On TV shows and in films the human memory is (naturally) presented as something like a video tape. To remember is then to jump to the correct position and start playback from there. In this analogy the tab of the tape is broken off; memories are assumed to be immutable, and forgetting something is a matter of misplacing it. A common trope for retrieving such misplaced memories is of course hypnosis, and then the tape metaphor is enforced by dramaturgic convention; the subject is watching the event as a film, leading up to the act-ending reveal.

First of all, the video-tape metaphor suggests memories are stored somewhat chronologically, which is hardly the case. It’s quite common for people to argue over when something happened, and resolve the conflict with reasoning that since that-and-that had not happened yet, it must have been this-or-that year.

My theory is that memories are stored thematically instead. It makes more sense in an evolutionary perspective. To know when something happened is much less important than what actually happened. Why? Because the purpose of memories is not primarily to remember the past but to predict the future. Hell, sometimes the brain doesn’t even care about whether or not the memory was acquired first- or second-hand. The main part is not whence or when the memory came, only that it is an important piece of information.

And thematic memory is better for searching, for associating. Making connections is what the brain is for, so it makes sense for its storage to be built to reflect this. Not that the storage is separated from the processor in this case; there is no clear-cut distinction between code and data in the brain.

But an even more interesting thing than cryptomnesia is that the immutability is pure bullshit. My favourite experiment on this is Lost in the Mall which suggests that confabulation can be invoked rather easily.

I kind of understood this quite early on, but never thought about the implications. When I was maybe five years old I remembered a Christmas Eve when I was supposedly two years old. Even then, I doubted if this memory was real, since I didn’t seem to have it until one of my siblings talked about the day in question. It could of course have been a matter of just being reminded, but I can’t shake the feeling that it was pure confabulation.

So when people talk about their earliest memory, I have nothing.

But what is an “earliest memory” anyway? A child learns words and concepts long before the earliest memory manifests itself. But these things are not stored in the episodic memory, so perhaps they don’t count (I mean, after all, facts and such are not really what we mean when we talk about memories; we mostly mean events)?

Does this mean that episodic memories cannot be formed too early on or that they can’t be retrieved until sufficient connections are made to it? I mean, if a memory is encoded and stored, but few or no links lead to it from other memories, is it then even a memory?

This feels like one aspect of the same core issue: what is a memory?

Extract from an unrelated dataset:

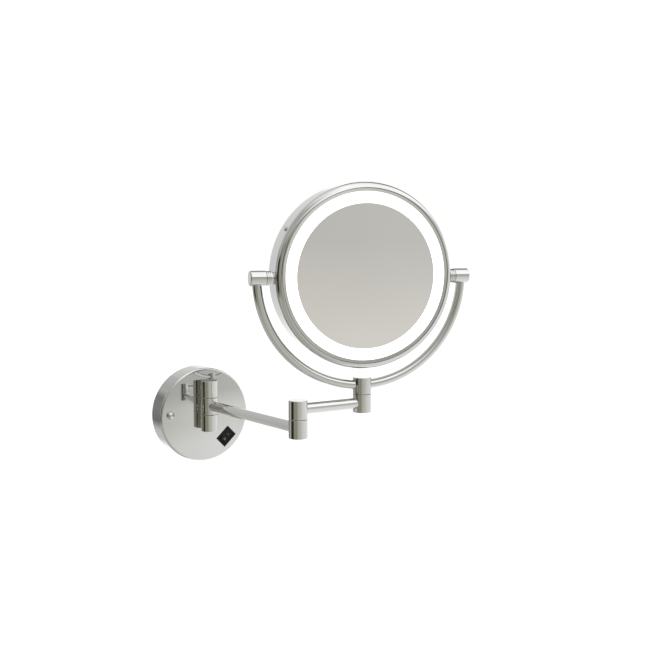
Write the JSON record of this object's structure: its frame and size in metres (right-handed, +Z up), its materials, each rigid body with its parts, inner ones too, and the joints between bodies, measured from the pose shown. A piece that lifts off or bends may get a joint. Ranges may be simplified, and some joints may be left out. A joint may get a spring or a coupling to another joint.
{
  "type": "extendable shaving mirror",
  "caption": "Wall-mounted round shaving mirror with a lit ring in a tilting yoke, on a two-part folding swing arm with a round wall unit and a rocker switch.",
  "frame": {"origin": "centre of the wall unit's back face, on the wall", "axes": "+Y into the wall, -Y out of the wall towards the user, +Z up, +X to the user's right"},
  "size_m": [0.284, 0.2514, 0.3302],
  "materials": {
    "chrome_plate": "polished",
    "zinc_steel": "zinc plated",
    "brass_parts": "machined",
    "steel_screws": "bright",
    "nylon_washer": "matte",
    "cable_sheath": "matte",
    "rubber_bush": "matte",
    "driver_case": "matte",
    "terminal_plastic": "matte",
    "black_plastic": "satin",
    "rocker_plastic": "satin",
    "mirror_face": "polished",
    "frosted_diffuser": "frosted, lit",
    "backing_plastic": "matte",
    "white_plastic": "gloss",
    "board_white": "solder mask",
    "led_yellow": "satin",
    "connector_plastic": "matte"
  },
  "bodies": {
    "wall_unit": {"mounting_bracket": "zinc_steel", "cover_posts": "zinc_steel", "cable_entry_bush": "rubber_bush", "wall_cover": "chrome_plate", "cover_screws": "chrome_plate", "hinge_plate": "zinc_steel", "hinge_nuts": "brass_parts", "wall_hinge_lower": "chrome_plate", "wall_hinge_upper": "chrome_plate", "wall_hinge_pin": "brass_parts", "wall_hinge_washers": "nylon_washer", "led_driver": "driver_case", "driver_screws": "steel_screws", "terminal_block": "terminal_plastic", "terminal_screws": "brass_parts", "switch_housing": "black_plastic", "switch_tabs": "brass_parts"},
    "rocker": {"switch_rocker": "rocker_plastic"},
    "rear_arm": {"rear_arm_inner_hub": "chrome_plate", "rear_arm_tube": "chrome_plate", "rear_arm_outer_hub": "chrome_plate", "rear_arm_pin": "brass_parts", "rear_arm_washer": "nylon_washer", "rear_arm_cable": "cable_sheath"},
    "front_arm": {"front_arm_inner_hub": "chrome_plate", "front_arm_tube": "chrome_plate", "front_arm_outer_hub": "chrome_plate", "front_arm_pin": "brass_parts", "front_arm_washer": "nylon_washer", "front_arm_cable": "cable_sheath", "elbow_set_screw": "steel_screws"},
    "yoke": {"yoke_hub": "chrome_plate", "yoke_tube_left": "chrome_plate", "yoke_tube_right": "chrome_plate", "yoke_cable": "cable_sheath", "yoke_set_screw": "steel_screws", "pivot_barrel_left": "chrome_plate", "pivot_barrel_right": "chrome_plate", "pivot_set_screws": "steel_screws"},
    "head": {"head_casing": "chrome_plate", "front_bezel": "chrome_plate", "casing_screws": "steel_screws", "mirror_glass": "mirror_face", "light_diffuser": "frosted_diffuser", "mirror_backing": "backing_plastic", "reflector_tray": "white_plastic", "led_board": "board_white", "led_chips": "led_yellow", "head_connector": "connector_plastic", "pivot_stud_left": "brass_parts", "pivot_stud_right": "brass_parts", "pivot_collars": "chrome_plate", "pivot_nuts": "brass_parts"}
  },
  "joints": [
    {"name": "switch_rock", "type": "hinge", "parent": "wall_unit", "child": "rocker", "pos_m": [0.02782, -0.027, -0.03025], "axis": [-0.682, 0, 0.7314], "range_deg": [-12, 0]},
    {"name": "wall_swing", "type": "hinge", "parent": "wall_unit", "child": "rear_arm", "pos_m": [0, -0.0405, 0], "axis": [0, 0, 1], "range_deg": [-93.4, 76.6]},
    {"name": "elbow_swing", "type": "hinge", "parent": "rear_arm", "child": "front_arm", "pos_m": [0.02483, -0.20868, 0], "axis": [0, 0, 1], "range_deg": [-243.45, 86.55]},
    {"name": "yoke_swivel", "type": "hinge", "parent": "front_arm", "child": "yoke", "pos_m": [0.10352, -0.21301, 0], "axis": [0, 0, 1], "range_deg": [-170, 170]},
    {"name": "head_tilt", "type": "hinge", "parent": "yoke", "child": "head", "pos_m": [0.10352, -0.21301, 0.1715], "axis": [0.9703, -0.2419, 0], "range_deg": [-90, 90]}
  ]
}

Apparently, it doesn’t have to be true to be a memory. However, that is somewhat misleading. After all, the brain only knows truth as something that it has experienced. And how does it check if it has experienced it? Yeah, it checks its memory. Which may be false.

On an intellectual level, we know that our memories can be false. Things like perceived facts being wrong is the least troubling instance of this. If we for example learn that tectonic plates don’t move how we thought they did, it’s hardly traumatic. But if we learn that things we thought had happened to us never in fact did, then it’s harder to accept. Or that things did happen, but not the way we thought they did.

This is not surprising. When we think about what a person is, it’s close at hand to think of them as the sum of all their experiences, and those experiences can no longer be trusted, then their very identity is at risk.

Which makes me wonder about amnesia. When we think of amnesia we often think about the type most commonly featured on TV; retrograde amnesia. And then only the kind affecting episodic memories.

But if we forget who we are, are we then who we were before? If someone commits a murder but then suffers amnesia so he doesn’t remember anything about his life including the crime, should he then be sentenced for it? Is he the same person as he was then? Well, strictly speaking, if we are our memories, then no one is ever the same even from second to second, but full-blown amnesia is somewhat different. It’s a blank slate, if you will.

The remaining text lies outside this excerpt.